____ Data supplied
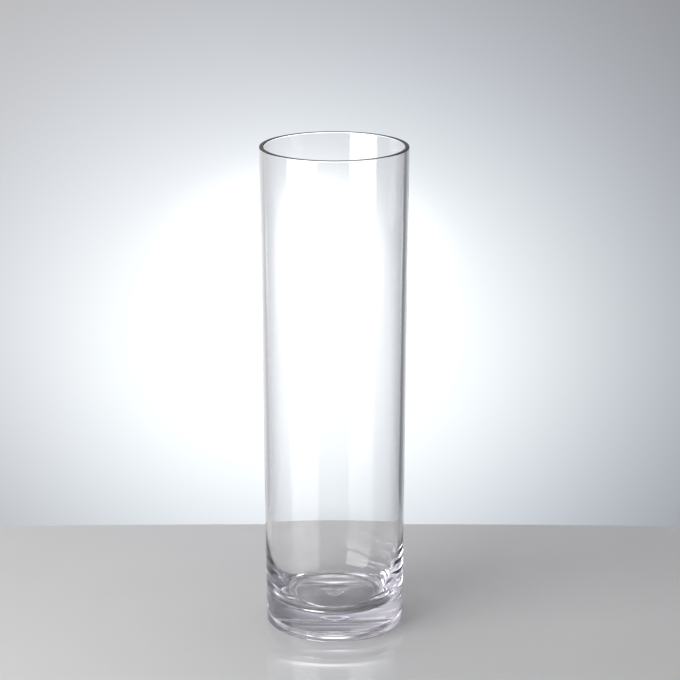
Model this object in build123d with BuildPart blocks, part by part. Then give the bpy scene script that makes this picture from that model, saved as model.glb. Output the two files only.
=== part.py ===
from build123d import *
import math
import os

# Clear cylinder vase, moulded in one piece: thin walls with a slight draft, on a thick solid base.
# Millimetres, +Z up, origin at the centre of the foot, on the plane that it stands on.

# Outside
height = 405.0
rim_diameter = 120.0
foot_diameter = 115.0
foot_edge_width = 0.85
foot_edge_height = 1.0
rim_edge_radius = 0.8

# Inside: the wall grows thicker downwards and runs into the floor in a tall, soft corner
rim_wall = 3.6
low_wall = 4.2
floor_height = 18.4
corner_width = 19.7
corner_height = 61.3

# Hollow under the base: a shallow dome with a steeper bank round it, down to a flat ring to stand on
dome_curve_radius = 230.0
hollow_diameter = 76.8
hollow_lift = 2.45
bank_width = 2.8

# Round gate mark in the middle of the underside, pressed a little way into the glass
mark_diameter = 17.0
mark_depth = 0.5
mark_bank = 1.6
mark_edge_radius = 1.0

# Lengths of the curves' handles, as shares of the curve's own width and height
quarter_round = 0.5523
corner_wall_share = 0.72
corner_floor_share = 0.58
bank_share = 0.35

# Radii worked out from the sizes above
rim_radius = rim_diameter / 2
foot_radius = foot_diameter / 2
hollow_radius = hollow_diameter / 2
mark_radius = mark_diameter / 2
mouth_radius = rim_radius - rim_wall
outside_lean = (rim_radius - foot_radius) / height
corner_top = floor_height + corner_height
corner_top_radius = foot_radius + outside_lean * corner_top - low_wall
floor_radius = corner_top_radius - corner_width
inside_lean = (mouth_radius - corner_top_radius) / (height - corner_top)

# Dome: its centre lies on the axis, and both ends are given as angles from level
hollow_angle = math.acos(hollow_radius / dome_curve_radius)
mark_angle = math.acos(mark_radius / dome_curve_radius)
dome_centre = (0, hollow_lift - dome_curve_radius * math.sin(hollow_angle))
dome_slope = 1 / math.tan(hollow_angle)
mark_top = dome_centre[1] + dome_curve_radius * math.sin(mark_angle) + mark_depth

# Bank between the dome and the foot ring
bank_handle = bank_share * bank_width
ring_inside = (hollow_radius + bank_width, 0)
bank_handle_up = (hollow_radius + bank_handle, hollow_lift - dome_slope * bank_handle)
bank_handle_down = (ring_inside[0] - bank_handle, 0)

# Rounded edge between the foot ring and the outer wall
foot_drop = quarter_round * foot_edge_height
ring_outside = (foot_radius - foot_edge_width, 0)
wall_foot = (foot_radius + outside_lean * foot_edge_height, foot_edge_height)
foot_handle_down = (ring_outside[0] + quarter_round * foot_edge_width, 0)
foot_handle_up = (wall_foot[0] - outside_lean * foot_drop, foot_edge_height - foot_drop)

# Corner between the inner wall and the floor
wall_handle = corner_wall_share * corner_height
corner_start = (corner_top_radius, corner_top)
corner_handle_up = (corner_top_radius - inside_lean * wall_handle, corner_top - wall_handle)
corner_handle_down = (floor_radius + corner_floor_share * corner_width, floor_height)
corner_end = (floor_radius, floor_height)

# Corners of the outline
rim_outside = (rim_radius, height)
rim_inside = (mouth_radius, height)
floor_middle = (0, floor_height)
mark_middle = (0, mark_top)
mark_foot = (mark_radius - mark_bank, mark_top)

with BuildPart() as vase_body:
    with BuildSketch(Plane.XZ) as section:
        with BuildLine() as outline:
            dome_arc = math.degrees(mark_angle - hollow_angle)
            dome = CenterArc(dome_centre, dome_curve_radius, math.degrees(hollow_angle), dome_arc)
            Bezier(dome @ 0, bank_handle_up, bank_handle_down, ring_inside)
            Line(ring_inside, ring_outside)
            Bezier(ring_outside, foot_handle_down, foot_handle_up, wall_foot)
            Polyline(wall_foot, rim_outside, rim_inside, corner_start)
            Bezier(corner_start, corner_handle_up, corner_handle_down, corner_end)
            Polyline(corner_end, floor_middle, mark_middle, mark_foot, dome @ 1)
        make_face()
        rim_corners = section.vertices().group_by(Axis.Y)[-1]
        fillet(rim_corners, rim_edge_radius)
        fillet(section.vertices().sort_by_distance(mark_foot)[0], mark_edge_radius)
        fillet(section.vertices().sort_by_distance(dome @ 1)[0], mark_edge_radius)
    revolve(axis=Axis.Z)

vase_body.part.label = "vase_body"

os.makedirs("parts", exist_ok=True)
export_step(vase_body.part, "parts/vase_body.step")
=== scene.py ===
import math

import bpy
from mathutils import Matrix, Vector


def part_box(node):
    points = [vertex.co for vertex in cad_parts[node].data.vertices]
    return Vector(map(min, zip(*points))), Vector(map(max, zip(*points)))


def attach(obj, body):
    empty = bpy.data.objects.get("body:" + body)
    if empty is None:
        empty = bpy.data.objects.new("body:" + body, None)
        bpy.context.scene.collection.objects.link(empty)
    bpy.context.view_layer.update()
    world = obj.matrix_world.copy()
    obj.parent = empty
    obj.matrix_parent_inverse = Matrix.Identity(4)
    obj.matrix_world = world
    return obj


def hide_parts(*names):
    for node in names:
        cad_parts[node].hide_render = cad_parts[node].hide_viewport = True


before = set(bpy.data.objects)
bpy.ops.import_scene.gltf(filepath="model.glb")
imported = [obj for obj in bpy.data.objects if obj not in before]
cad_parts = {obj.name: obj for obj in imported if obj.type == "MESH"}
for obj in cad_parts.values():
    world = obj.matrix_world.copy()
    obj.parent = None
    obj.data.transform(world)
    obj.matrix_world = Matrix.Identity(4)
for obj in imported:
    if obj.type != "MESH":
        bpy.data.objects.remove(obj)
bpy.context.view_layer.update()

MM = 0.001

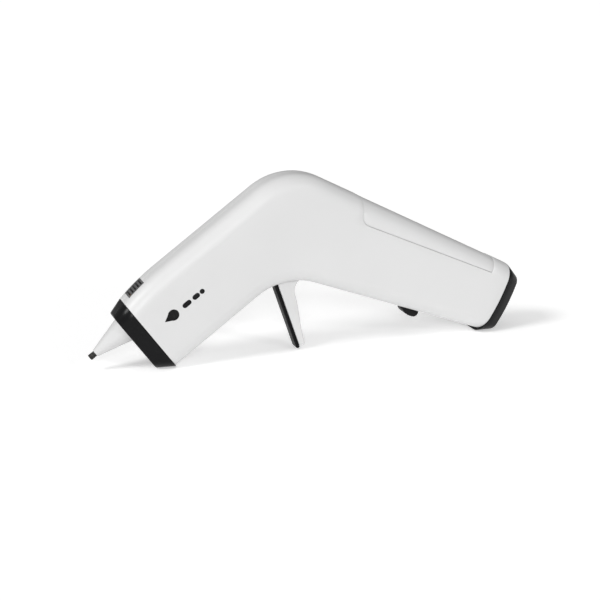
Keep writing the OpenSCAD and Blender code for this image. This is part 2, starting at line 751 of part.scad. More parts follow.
// Electronics
module control_board() {
    board = [27, 15, 1.6];
    at = [18, -7.5, 9];
    color([0.1, 0.4, 0.2]) in_barrel() {
        translate(at) cube(board);
        translate(at + [4, 4, 1.6]) cube([6, 6, 1.2]);
        translate(at + [15, 3, 1.6]) cube([5, 4, 2.4]);
        for (i = [0:2]) translate(at + [22, 2.5 + 4*i, 1.6]) cube([3, 2, 1]);
    }
}
module power_switch() {
    color([0.15, 0.15, 0.16]) in_underside() {
        translate([switch_at - 7, -4, wall + 1.6]) cube([14, 8, 4.6]);
        for (i = [-1:1]) translate([switch_at + 4*i - 0.4, -0.5, wall + 6.2]) cube([0.8, 1, 1.2]);
    }
}
module switch_knob() {
    gap = 0.5;
    rest = -switch_travel/2;
    color(trim_black) in_underside() translate([switch_at + rest, 0, 0]) {
        across(knob_w) polygon([
            [-4.9, -gap], [-5, -gap - 1.2], [-4.5, -gap - 2], [-3.1, -gap - 2.9], [-1, -gap - 3.5],
            [1.4, -gap - 3.7], [3.1, -gap - 3.4], [4.2, -gap - 2.4], [4.6, -gap - 1.2], [4.6, -gap]]);
        translate([-1.6, -1.5, -gap - 0.2]) cube([3.2, 3, wall + 1.4 + gap]);
    }
}

left_shell();
right_shell();
front_bezel();
rear_cap();
vent_grille();
nozzle_cover();
nozzle_tip();
melt_chamber();
heater_plates();
heater_clip();
front_bulkhead();
rear_bulkhead();
inlet_sleeve();
guide_tube();
feed_carriage();
feed_claw();
claw_pin();
guide_rod();
return_spring();
trigger_lever();
trigger_pad();
trigger_pin();
drive_pins();
battery_lid();
battery_cell();
battery_tray();
battery_spring();
battery_contact();
control_board();
charge_socket();
power_switch();
switch_knob();
shell_screws();
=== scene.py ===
import json
import math

import bmesh
import bpy
from mathutils import Matrix, Vector


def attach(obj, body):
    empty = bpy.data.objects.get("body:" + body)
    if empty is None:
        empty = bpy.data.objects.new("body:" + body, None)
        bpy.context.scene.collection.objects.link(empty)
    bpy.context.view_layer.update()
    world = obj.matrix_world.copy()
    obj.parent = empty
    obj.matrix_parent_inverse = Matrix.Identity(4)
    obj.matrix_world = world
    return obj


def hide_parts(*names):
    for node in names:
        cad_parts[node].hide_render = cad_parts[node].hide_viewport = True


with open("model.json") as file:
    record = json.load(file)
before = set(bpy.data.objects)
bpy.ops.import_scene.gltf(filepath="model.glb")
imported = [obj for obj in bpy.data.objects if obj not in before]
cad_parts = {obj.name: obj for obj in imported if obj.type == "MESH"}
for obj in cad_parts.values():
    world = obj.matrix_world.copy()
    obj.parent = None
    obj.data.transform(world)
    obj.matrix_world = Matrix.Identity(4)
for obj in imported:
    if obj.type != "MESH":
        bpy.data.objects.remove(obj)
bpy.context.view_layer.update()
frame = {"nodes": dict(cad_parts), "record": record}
mm = 0.001
collection = bpy.context.scene.collection
print("frame loaded:", len(frame["nodes"]), "nodes")


# camera and studio

cameraSetup = {
    "place": (-251.45, -683.8, 247.3),  # mm
    "target": (-5.95, 0.0, 26.82),
    "lens": 85.0,
}


def aimAt(obj, target):
    obj.rotation_euler = (target - obj.location).to_track_quat("-Z", "Y").to_euler()


def makeCamera():
    data = bpy.data.cameras.new("camera")
    data.lens = cameraSetup["lens"]
    data.sensor_width = 36.0
    data.clip_start = 0.01
    camera = bpy.data.objects.new("camera", data)
    camera.location = Vector(cameraSetup["place"]) * mm
    aimAt(camera, Vector(cameraSetup["target"]) * mm)
    collection.objects.link(camera)
    bpy.context.scene.camera = camera


studio = {
    "floorSize": 8.0,
    "floorColour": (0.9, 0.9, 0.9),
    "floorGlow": 0.33,
    "skyLevel": 0.36,            # even part of the light
    "skySlant": 0.25,            # how much brighter it is towards skyFront
    "skyFront": (-0.8, -0.6, 0.0),
    "lamps": [  # name, direction that it shines from, softness in degrees, strength
        ("frontLight", (-0.35, -1.0, 0.4), 14.0, 1.0),
        ("leftLight", (-0.85, -0.2, 0.75), 18.0, 1.38),
        ("lowLight", (0.5, -0.9, 0.5), 7.0, 0.42),
    ],
}


def makeSky():
    # soft tent of light, brighter in front of the object than behind it
    world = bpy.data.worlds.new("studio")
    world.use_nodes = True
    tree = world.node_tree
    background = tree.nodes["Background"]
    place = tree.nodes.new("ShaderNodeTexCoord")
    slant = tree.nodes.new("ShaderNodeVectorMath")
    slant.operation = "DOT_PRODUCT"
    slant.inputs[1].default_value = Vector(studio["skyFront"]) * studio["skySlant"]
    level = tree.nodes.new("ShaderNodeMath")
    level.operation = "ADD"
    level.inputs[1].default_value = studio["skyLevel"]
    tree.links.new(place.outputs["Generated"], slant.inputs[0])
    tree.links.new(slant.outputs["Value"], level.inputs[0])
    tree.links.new(level.outputs[0], background.inputs["Strength"])
    background.inputs["Color"].default_value = (1, 1, 1, 1)
    bpy.context.scene.world = world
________
▸ Objective:
Your task is to retype the entries verbatim, starting with the line that holds "make_face()" and stopping after the line that holds "zip(*points))), Vector(map(max, zip(*points)))".

▸ Written answer:
        make_face()
        rim_corners = section.vertices().group_by(Axis.Y)[-1]
        fillet(rim_corners, rim_edge_radius)
        fillet(section.vertices().sort_by_distance(mark_foot)[0], mark_edge_radius)
        fillet(section.vertices().sort_by_distance(dome @ 1)[0], mark_edge_radius)
    revolve(axis=Axis.Z)

vase_body.part.label = "vase_body"

os.makedirs("parts", exist_ok=True)
export_step(vase_body.part, "parts/vase_body.step")
=== scene.py ===
import math

import bpy
from mathutils import Matrix, Vector


def part_box(node):
    points = [vertex.co for vertex in cad_parts[node].data.vertices]
    return Vector(map(min, zip(*points))), Vector(map(max, zip(*points)))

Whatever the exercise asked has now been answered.